EXERCISE PROMPT.
Repeat the data verbatim.

DATA EXCERPT.
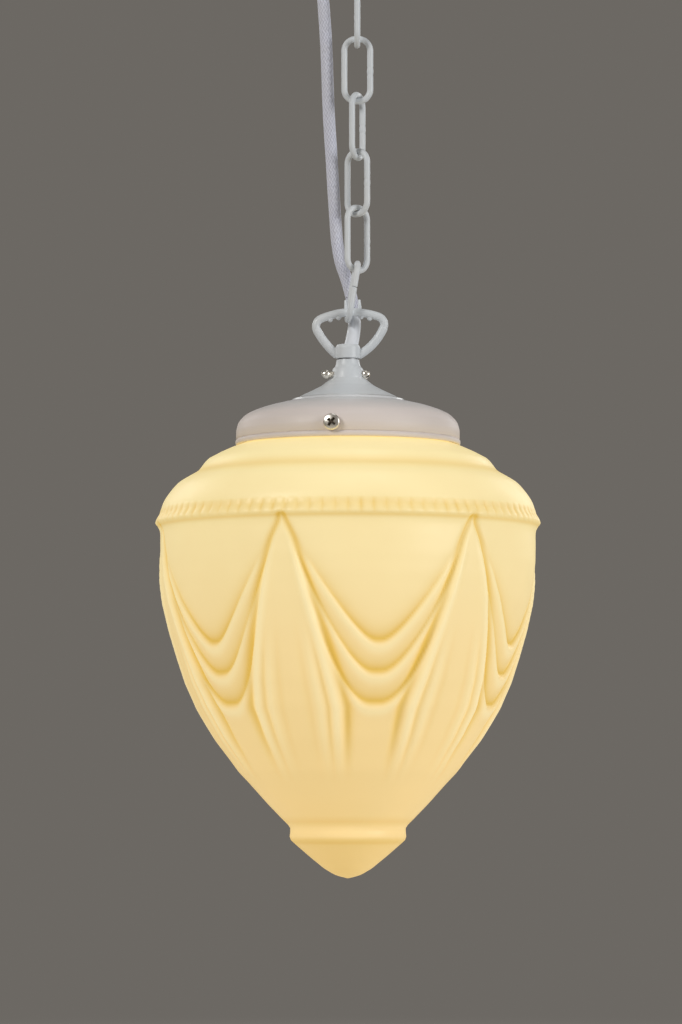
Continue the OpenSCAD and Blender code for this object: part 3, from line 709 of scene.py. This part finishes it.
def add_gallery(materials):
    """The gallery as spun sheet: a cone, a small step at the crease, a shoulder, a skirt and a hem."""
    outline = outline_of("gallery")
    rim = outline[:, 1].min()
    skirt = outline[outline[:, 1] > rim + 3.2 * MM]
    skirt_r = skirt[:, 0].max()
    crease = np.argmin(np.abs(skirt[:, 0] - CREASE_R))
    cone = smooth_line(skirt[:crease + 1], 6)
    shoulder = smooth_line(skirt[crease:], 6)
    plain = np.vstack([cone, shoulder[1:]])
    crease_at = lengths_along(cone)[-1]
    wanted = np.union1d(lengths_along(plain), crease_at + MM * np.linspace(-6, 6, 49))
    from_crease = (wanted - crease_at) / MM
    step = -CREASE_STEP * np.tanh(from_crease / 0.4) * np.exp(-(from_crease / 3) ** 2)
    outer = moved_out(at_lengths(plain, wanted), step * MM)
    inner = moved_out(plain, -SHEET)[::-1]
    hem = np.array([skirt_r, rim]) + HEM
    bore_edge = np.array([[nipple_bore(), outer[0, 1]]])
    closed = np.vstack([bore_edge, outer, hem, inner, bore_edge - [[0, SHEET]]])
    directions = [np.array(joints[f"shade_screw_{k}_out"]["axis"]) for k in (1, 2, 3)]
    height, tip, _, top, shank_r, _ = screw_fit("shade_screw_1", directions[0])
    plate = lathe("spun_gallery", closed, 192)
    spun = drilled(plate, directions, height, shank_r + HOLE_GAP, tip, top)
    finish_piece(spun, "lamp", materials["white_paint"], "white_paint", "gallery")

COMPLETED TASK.
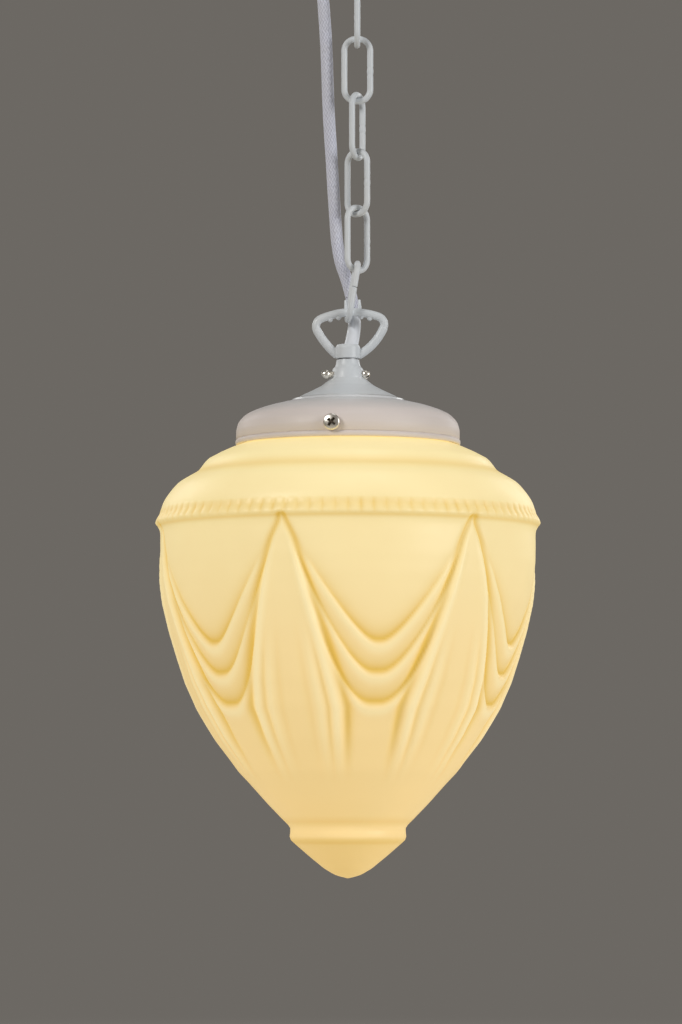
Continue the OpenSCAD and Blender code for this object: part 3, from line 709 of scene.py. This part finishes it.
def add_gallery(materials):
    """The gallery as spun sheet: a cone, a small step at the crease, a shoulder, a skirt and a hem."""
    outline = outline_of("gallery")
    rim = outline[:, 1].min()
    skirt = outline[outline[:, 1] > rim + 3.2 * MM]
    skirt_r = skirt[:, 0].max()
    crease = np.argmin(np.abs(skirt[:, 0] - CREASE_R))
    cone = smooth_line(skirt[:crease + 1], 6)
    shoulder = smooth_line(skirt[crease:], 6)
    plain = np.vstack([cone, shoulder[1:]])
    crease_at = lengths_along(cone)[-1]
    wanted = np.union1d(lengths_along(plain), crease_at + MM * np.linspace(-6, 6, 49))
    from_crease = (wanted - crease_at) / MM
    step = -CREASE_STEP * np.tanh(from_crease / 0.4) * np.exp(-(from_crease / 3) ** 2)
    outer = moved_out(at_lengths(plain, wanted), step * MM)
    inner = moved_out(plain, -SHEET)[::-1]
    hem = np.array([skirt_r, rim]) + HEM
    bore_edge = np.array([[nipple_bore(), outer[0, 1]]])
    closed = np.vstack([bore_edge, outer, hem, inner, bore_edge - [[0, SHEET]]])
    directions = [np.array(joints[f"shade_screw_{k}_out"]["axis"]) for k in (1, 2, 3)]
    height, tip, _, top, shank_r, _ = screw_fit("shade_screw_1", directions[0])
    plate = lathe("spun_gallery", closed, 192)
    spun = drilled(plate, directions, height, shank_r + HOLE_GAP, tip, top)
    finish_piece(spun, "lamp", materials["white_paint"], "white_paint", "gallery")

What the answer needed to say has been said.